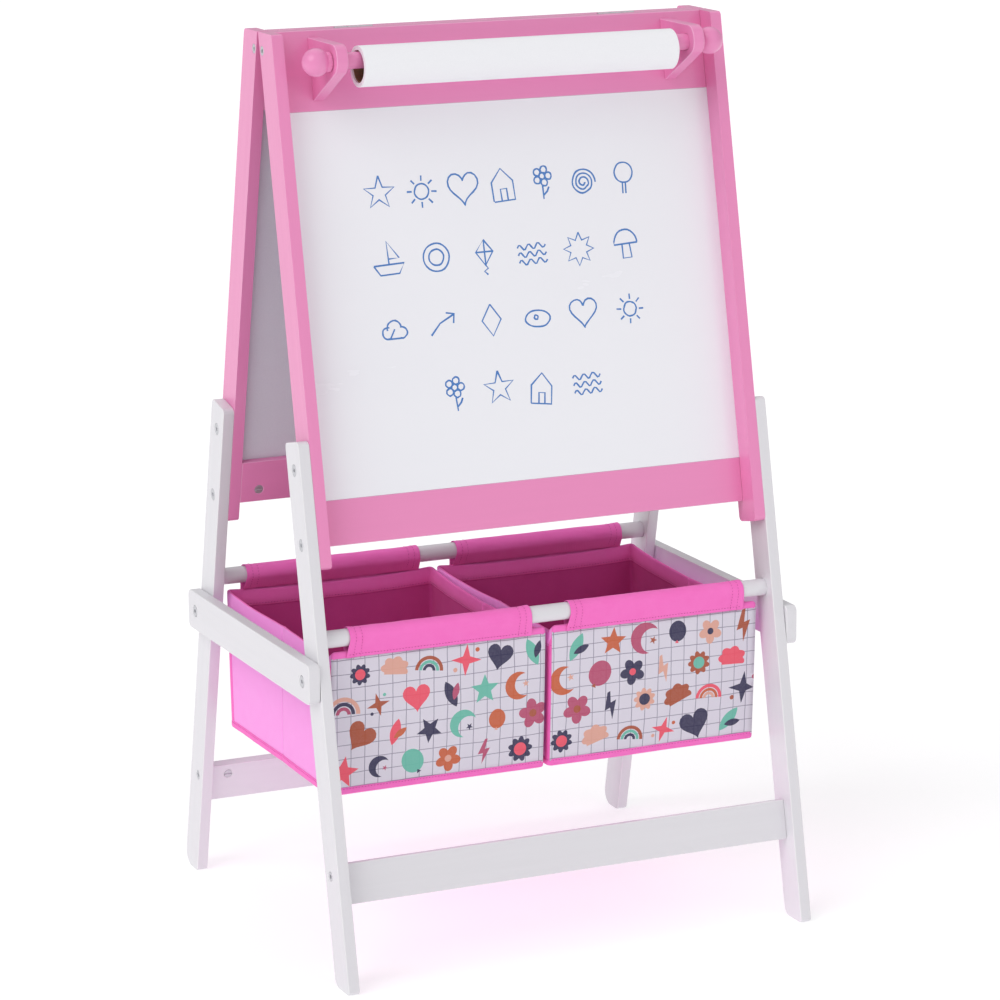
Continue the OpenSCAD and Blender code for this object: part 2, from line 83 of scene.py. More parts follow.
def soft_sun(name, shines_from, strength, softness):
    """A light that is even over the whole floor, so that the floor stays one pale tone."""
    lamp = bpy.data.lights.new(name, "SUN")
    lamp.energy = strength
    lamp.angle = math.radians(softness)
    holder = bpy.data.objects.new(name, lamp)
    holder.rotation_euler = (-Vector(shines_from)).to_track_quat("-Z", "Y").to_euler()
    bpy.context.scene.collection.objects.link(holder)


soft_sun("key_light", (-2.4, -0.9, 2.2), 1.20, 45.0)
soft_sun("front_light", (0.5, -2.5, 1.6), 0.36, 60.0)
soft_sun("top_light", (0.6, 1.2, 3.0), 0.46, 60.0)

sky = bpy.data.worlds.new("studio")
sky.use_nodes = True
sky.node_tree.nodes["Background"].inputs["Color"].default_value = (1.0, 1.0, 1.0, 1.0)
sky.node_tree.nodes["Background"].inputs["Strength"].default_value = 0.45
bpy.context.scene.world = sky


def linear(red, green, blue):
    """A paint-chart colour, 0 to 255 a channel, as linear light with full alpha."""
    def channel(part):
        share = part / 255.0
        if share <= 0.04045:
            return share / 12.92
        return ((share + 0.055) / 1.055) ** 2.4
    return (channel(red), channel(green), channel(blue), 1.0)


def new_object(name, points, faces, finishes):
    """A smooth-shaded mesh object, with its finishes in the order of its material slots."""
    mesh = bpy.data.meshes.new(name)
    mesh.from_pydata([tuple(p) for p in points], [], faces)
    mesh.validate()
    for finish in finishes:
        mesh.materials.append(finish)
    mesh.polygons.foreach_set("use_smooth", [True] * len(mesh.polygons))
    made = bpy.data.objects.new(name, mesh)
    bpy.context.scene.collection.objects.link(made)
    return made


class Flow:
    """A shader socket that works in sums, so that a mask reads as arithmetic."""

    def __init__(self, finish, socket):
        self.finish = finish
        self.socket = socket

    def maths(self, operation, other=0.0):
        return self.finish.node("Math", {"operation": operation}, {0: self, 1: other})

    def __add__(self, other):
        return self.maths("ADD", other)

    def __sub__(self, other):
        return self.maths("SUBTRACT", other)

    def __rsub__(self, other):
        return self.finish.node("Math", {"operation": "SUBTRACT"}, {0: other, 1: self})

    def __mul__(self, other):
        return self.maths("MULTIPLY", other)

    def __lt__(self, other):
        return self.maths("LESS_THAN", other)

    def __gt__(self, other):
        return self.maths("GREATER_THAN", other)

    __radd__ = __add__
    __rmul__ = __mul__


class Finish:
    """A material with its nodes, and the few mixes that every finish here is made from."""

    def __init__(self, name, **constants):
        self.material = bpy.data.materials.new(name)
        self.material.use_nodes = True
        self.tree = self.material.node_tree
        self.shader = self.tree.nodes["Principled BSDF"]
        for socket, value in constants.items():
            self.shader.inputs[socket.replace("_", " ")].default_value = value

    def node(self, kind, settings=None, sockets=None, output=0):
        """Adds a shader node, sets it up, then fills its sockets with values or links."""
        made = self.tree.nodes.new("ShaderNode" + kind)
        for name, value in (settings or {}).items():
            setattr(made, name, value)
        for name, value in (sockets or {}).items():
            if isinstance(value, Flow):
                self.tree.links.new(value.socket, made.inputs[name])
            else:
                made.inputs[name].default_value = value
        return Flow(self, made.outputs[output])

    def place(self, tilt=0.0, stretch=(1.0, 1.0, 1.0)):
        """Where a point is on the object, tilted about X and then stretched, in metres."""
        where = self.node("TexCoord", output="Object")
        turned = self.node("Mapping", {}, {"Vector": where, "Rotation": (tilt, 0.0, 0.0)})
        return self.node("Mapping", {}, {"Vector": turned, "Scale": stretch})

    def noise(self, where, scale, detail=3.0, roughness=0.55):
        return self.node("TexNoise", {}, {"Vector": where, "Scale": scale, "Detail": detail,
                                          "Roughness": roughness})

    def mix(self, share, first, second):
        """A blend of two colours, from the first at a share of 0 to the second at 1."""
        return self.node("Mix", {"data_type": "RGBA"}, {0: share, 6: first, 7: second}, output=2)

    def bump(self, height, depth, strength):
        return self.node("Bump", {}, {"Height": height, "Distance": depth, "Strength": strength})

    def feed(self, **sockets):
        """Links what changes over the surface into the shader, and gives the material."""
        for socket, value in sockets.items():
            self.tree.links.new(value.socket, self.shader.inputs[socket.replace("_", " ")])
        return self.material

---

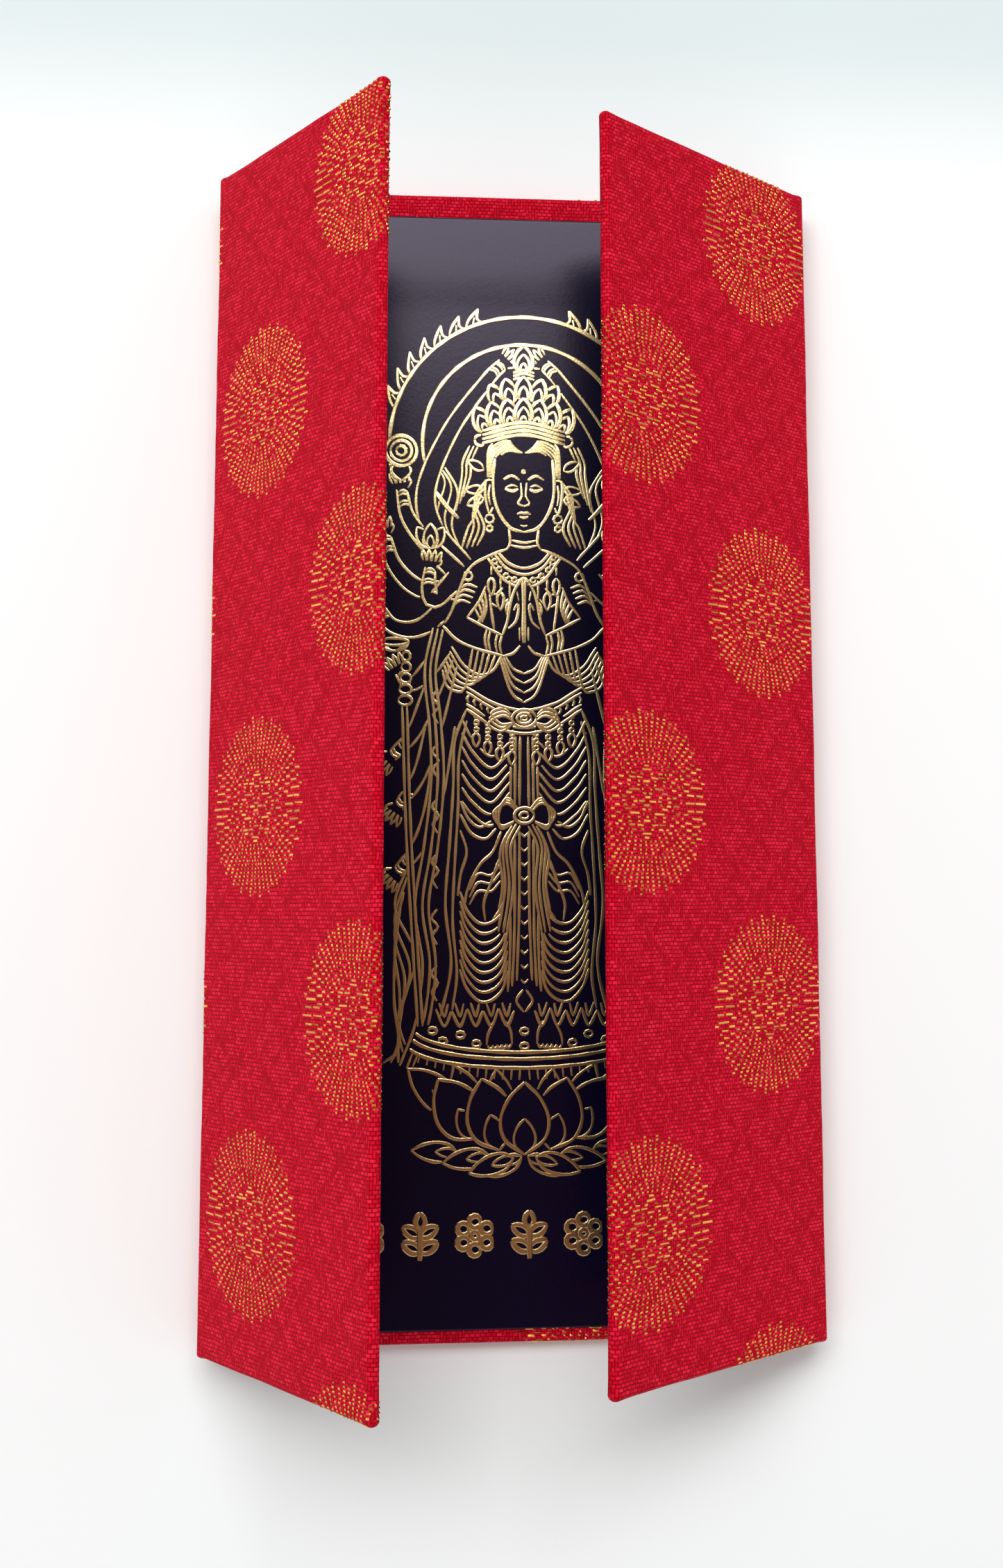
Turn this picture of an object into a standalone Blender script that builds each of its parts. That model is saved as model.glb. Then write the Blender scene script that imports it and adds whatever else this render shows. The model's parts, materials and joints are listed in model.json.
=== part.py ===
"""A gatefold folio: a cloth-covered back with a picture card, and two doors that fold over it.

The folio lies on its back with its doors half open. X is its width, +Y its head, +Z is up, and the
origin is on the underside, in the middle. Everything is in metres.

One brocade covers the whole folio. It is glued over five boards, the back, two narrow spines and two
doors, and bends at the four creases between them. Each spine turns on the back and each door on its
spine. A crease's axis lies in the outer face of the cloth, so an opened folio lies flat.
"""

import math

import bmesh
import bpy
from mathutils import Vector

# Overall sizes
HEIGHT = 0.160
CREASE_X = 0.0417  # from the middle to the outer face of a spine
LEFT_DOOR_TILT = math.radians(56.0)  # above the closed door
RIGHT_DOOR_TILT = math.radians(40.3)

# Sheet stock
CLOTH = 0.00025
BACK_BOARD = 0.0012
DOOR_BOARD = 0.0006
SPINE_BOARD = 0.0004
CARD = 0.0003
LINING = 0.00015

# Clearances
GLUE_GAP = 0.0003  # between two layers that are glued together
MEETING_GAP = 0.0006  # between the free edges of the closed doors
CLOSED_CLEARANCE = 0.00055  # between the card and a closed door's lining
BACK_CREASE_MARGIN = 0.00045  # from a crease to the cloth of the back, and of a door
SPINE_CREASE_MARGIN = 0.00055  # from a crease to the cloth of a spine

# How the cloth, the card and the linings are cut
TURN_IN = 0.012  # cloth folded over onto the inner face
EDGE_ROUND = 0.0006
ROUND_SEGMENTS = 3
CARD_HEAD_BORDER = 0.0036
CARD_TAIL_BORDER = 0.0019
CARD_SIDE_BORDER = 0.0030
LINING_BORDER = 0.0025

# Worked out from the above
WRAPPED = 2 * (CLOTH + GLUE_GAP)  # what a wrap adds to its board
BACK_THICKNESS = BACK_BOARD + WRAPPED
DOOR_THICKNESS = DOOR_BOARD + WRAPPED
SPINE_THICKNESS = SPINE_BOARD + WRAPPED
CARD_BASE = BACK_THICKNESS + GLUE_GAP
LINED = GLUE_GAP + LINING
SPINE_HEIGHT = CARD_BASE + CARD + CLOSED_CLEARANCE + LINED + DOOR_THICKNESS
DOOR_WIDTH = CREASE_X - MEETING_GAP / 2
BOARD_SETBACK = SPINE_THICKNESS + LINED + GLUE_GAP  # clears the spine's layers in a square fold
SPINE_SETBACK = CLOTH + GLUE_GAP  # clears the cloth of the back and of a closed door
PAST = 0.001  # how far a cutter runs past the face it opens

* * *

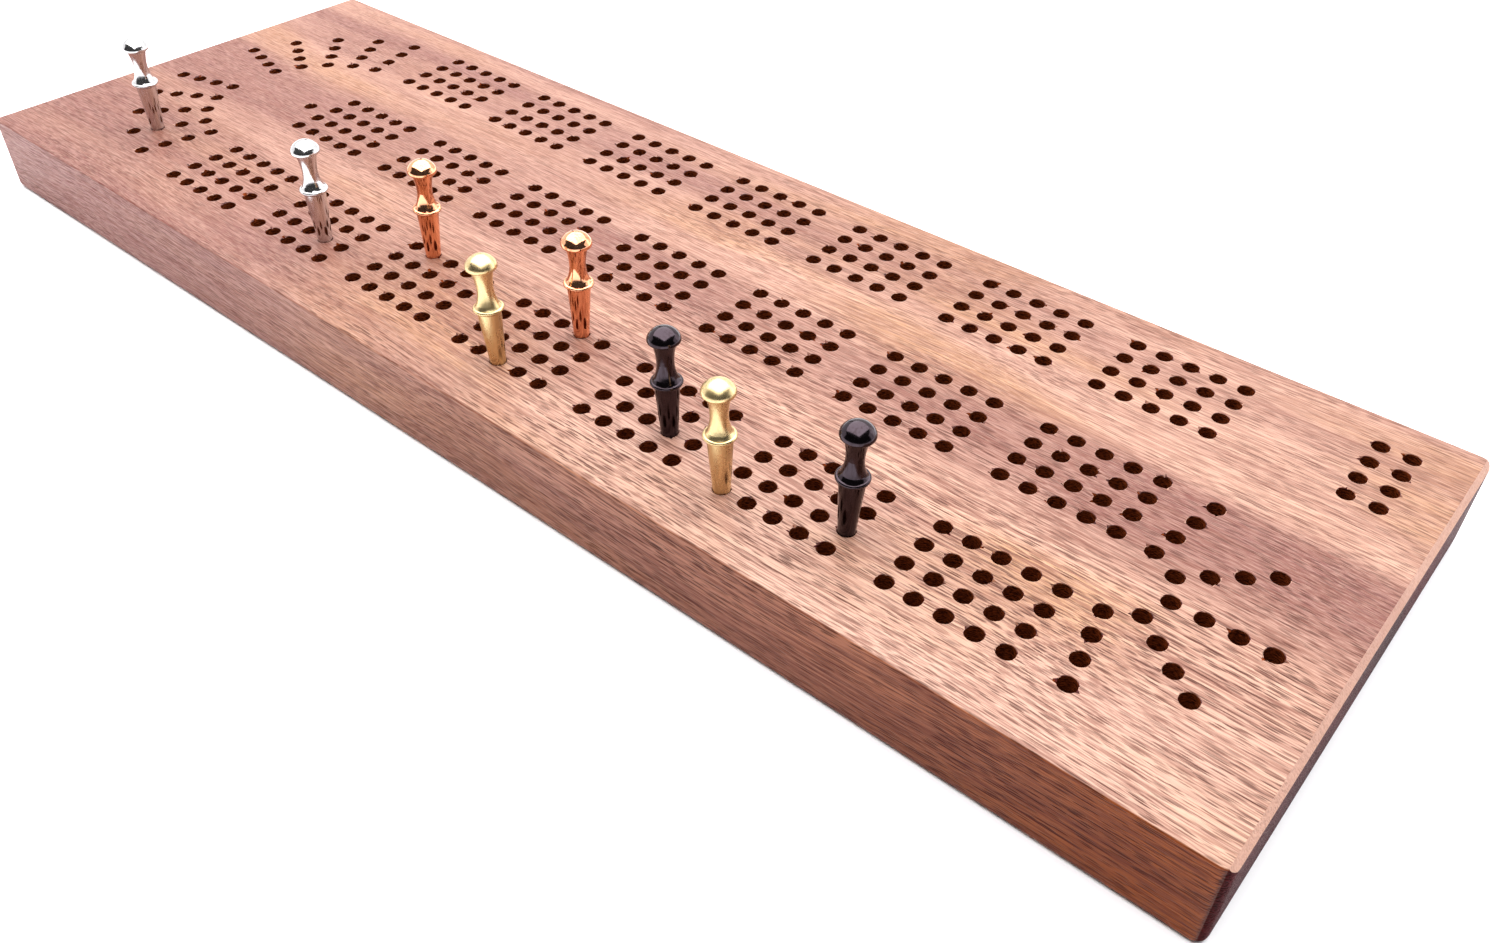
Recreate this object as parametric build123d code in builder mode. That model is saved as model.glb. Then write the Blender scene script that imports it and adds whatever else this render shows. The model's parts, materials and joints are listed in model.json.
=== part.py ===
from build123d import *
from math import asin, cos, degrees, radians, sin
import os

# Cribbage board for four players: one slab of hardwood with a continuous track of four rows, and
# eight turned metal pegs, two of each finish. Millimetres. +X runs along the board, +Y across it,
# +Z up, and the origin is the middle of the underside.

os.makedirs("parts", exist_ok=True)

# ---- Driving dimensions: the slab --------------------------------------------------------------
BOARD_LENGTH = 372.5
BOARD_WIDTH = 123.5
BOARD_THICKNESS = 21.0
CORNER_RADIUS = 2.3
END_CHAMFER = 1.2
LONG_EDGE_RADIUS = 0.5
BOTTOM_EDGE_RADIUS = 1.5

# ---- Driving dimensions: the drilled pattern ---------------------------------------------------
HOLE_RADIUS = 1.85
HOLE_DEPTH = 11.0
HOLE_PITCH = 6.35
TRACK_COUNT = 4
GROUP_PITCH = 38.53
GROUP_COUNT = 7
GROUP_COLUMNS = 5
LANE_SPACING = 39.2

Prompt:
Transcribe, word for word, every line from the line with "Continue the OpenSCAD" to the line with "3.0), 0.46, 60.0)", inclusive, and output nothing else.

Solution below:
Continue the OpenSCAD and Blender code for this object: part 2, from line 83 of scene.py. More parts follow.
def soft_sun(name, shines_from, strength, softness):
    """A light that is even over the whole floor, so that the floor stays one pale tone."""
    lamp = bpy.data.lights.new(name, "SUN")
    lamp.energy = strength
    lamp.angle = math.radians(softness)
    holder = bpy.data.objects.new(name, lamp)
    holder.rotation_euler = (-Vector(shines_from)).to_track_quat("-Z", "Y").to_euler()
    bpy.context.scene.collection.objects.link(holder)


soft_sun("key_light", (-2.4, -0.9, 2.2), 1.20, 45.0)
soft_sun("front_light", (0.5, -2.5, 1.6), 0.36, 60.0)
soft_sun("top_light", (0.6, 1.2, 3.0), 0.46, 60.0)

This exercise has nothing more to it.